The screen lit again. Stile answered again. This time it was a sealed transmission: flashing lights and noise in the background, indicating the jamming that protected it from interception. Except, ironically, that this was an interception; the machine had done its job better than the caller could know.
It was another Citizen. His clothing was clear, including a tall silk hat, but the face was fuzzed out, making him anonymous. His voice, too, was blurred. “I understand you are available. Stile,” the man said.
News spread quickly! “I am available for employment, sir,” Stile agreed. “But I am unable to race on horseback.”
“I propose to transplant your brain into a good android body fashioned in your likeness. This would be indistinguishable on casual inspection from your original self, with excellent knees. You could race again. I have an excellent stable—“
“A cyborg?” Stile asked. “A human brain in a synthetic body? This would not be legal for competition.” Apart from that, the notion was abhorrent.
“No one would know,” the Citizen said smoothly. “Because your brain would be the original, and your body form and capacity identical, there would be no cause for suspicion.”

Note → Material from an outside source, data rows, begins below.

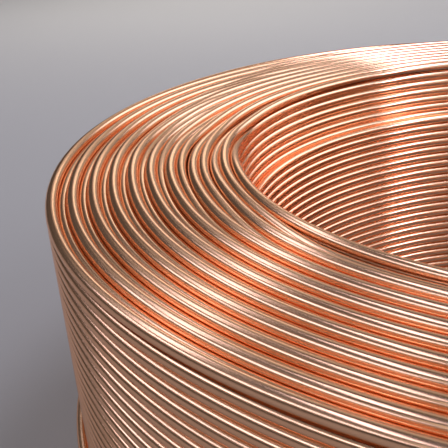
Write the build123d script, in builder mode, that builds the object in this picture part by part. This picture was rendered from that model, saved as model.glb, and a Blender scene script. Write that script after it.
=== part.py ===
from build123d import *
from math import radians, sqrt, tan
import os

# Copper tube in a level-wound coil, standing on one end with its axis upright.
# Millimetres. +Z is up along the coil's axis, and the origin is the middle of the rings it stands on.

# The tube and how tightly it is wound
tube_diameter = 9.525
turn_gap = 0.375
bore_diameter = 610.0

# Tall layers reach both ends. A low layer between each two of them sits half a turn out of step
# with them, in the hollows of their turns, so its end rings lie half a turn deep.
tall_layers = 10
tall_layer_turns = 31

# Play of the innermost tall layer, which has sprung in from the rest of the winding
inner_slack = 7.3

# Part layers: one lines the bore and one goes round the outer wall. Both stop short of the upper end,
# this many whole turns below it, and leave a ledge there.
bore_ledge_turns = 6
wall_ledge_turns = 21

# Flat that stands for the crown of each ring on the upper end
crown_width = 3.0

# Of the grooves between turns on the outer wall, above its ledge, every fourth one is cut. Its flanks
# lean this far from the wall, in degrees, and touch the turns above and below it.
turns_per_groove = 4
groove_flank = 55.0

# Winding geometry: the tubes of neighbouring layers touch, so two turns and the one nested
# between them make a triangle that gives the step from layer to layer
turn_pitch = tube_diameter + turn_gap
nest_drop = turn_pitch / 2
layer_step = sqrt(tube_diameter**2 - nest_drop**2)
coil_height = (tall_layer_turns - 1) * turn_pitch + tube_diameter
groove_mouth = turn_pitch - tube_diameter * tan(radians(groove_flank / 2))
groove_depth = groove_mouth / 2 * tan(radians(groove_flank))

# The hollows on the two ends are as deep as the line where tall and low rings touch
hollow_depth = (tube_diameter + nest_drop) / 2

# Centre lines of the tall layers, from the bore outwards
bore_radius = bore_diameter / 2
innermost_radius = bore_radius + tube_diameter / 2 + layer_step
tall_radii = [innermost_radius + 2 * layer_step * i for i in range(tall_layers)]
tall_radii[1:] = [radius + inner_slack for radius in tall_radii[1:]]

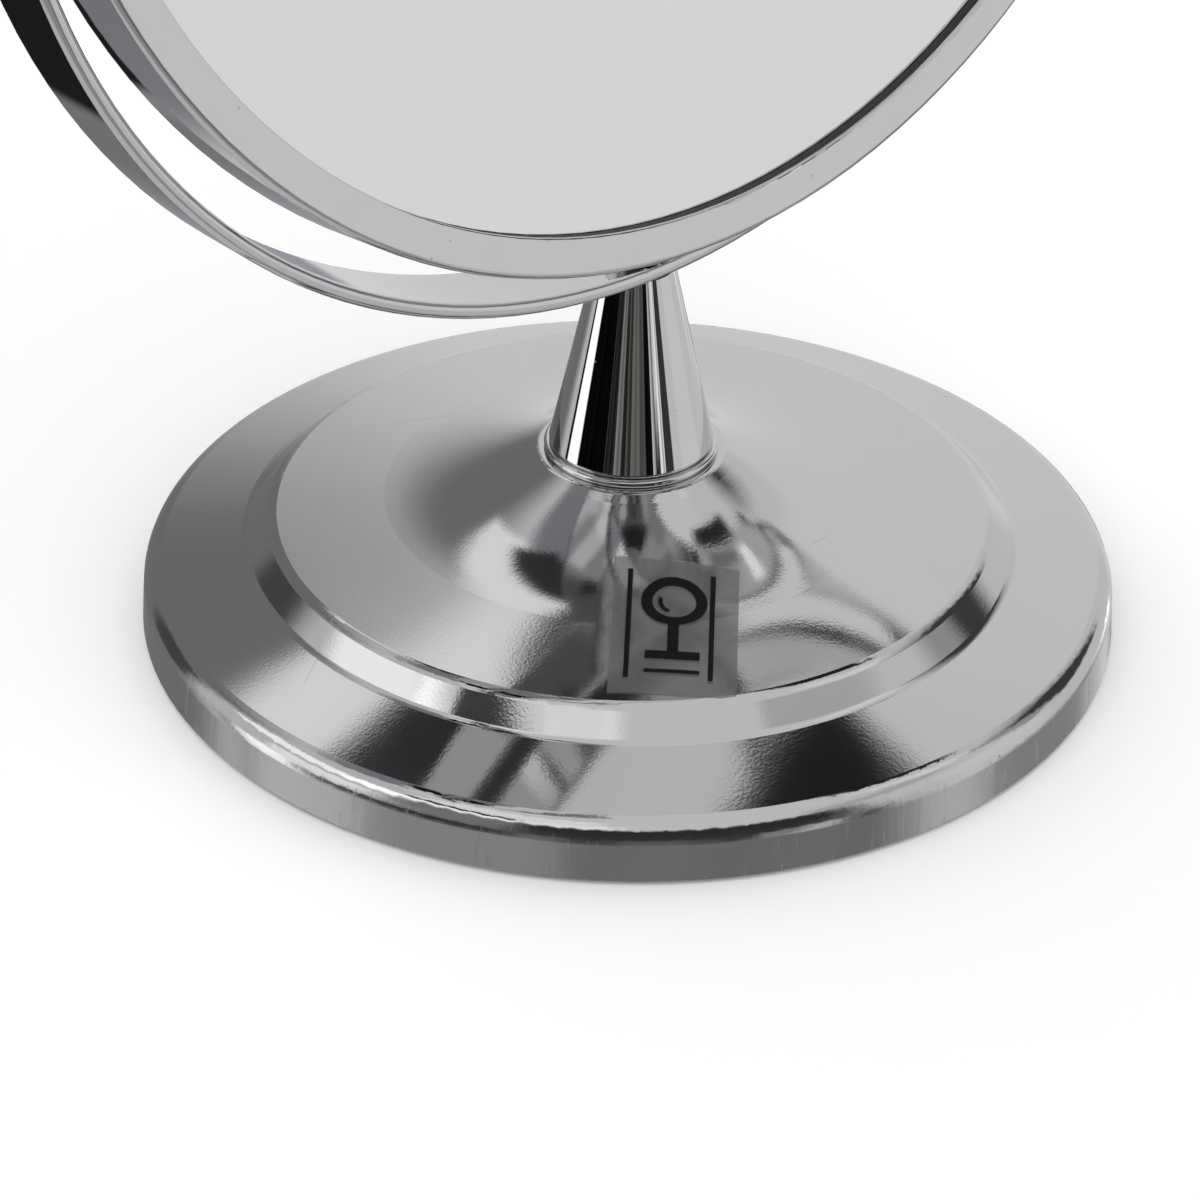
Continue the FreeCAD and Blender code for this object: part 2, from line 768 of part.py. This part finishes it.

No one would know—except the entire self-willed machine community, at this moment listening in. And Stile himself, who would be living a lie. And he was surely being lied to, as well; if brain transplant into android body was so good, why didn’t Citizens use that technique for personal immortality? Quite likely the android system could not maintain a genuinely living brain indefinitely; there would be slow erosion of intelligence and/or sanity, until that person was merely an-other brute creature. This was no bargain offer in any sense!
“Sir, I was just fired because I refused to have surgery on my knees. What makes you suppose I want surgery on my head?”
This bordered on insolence, but the Citizen took it in stride. Greed conquered all! “Obviously you were disgusted at the penny-pinching mode of your former employer. Why undertake the inconvenience of partial restoration, when you could have a complete renovation?”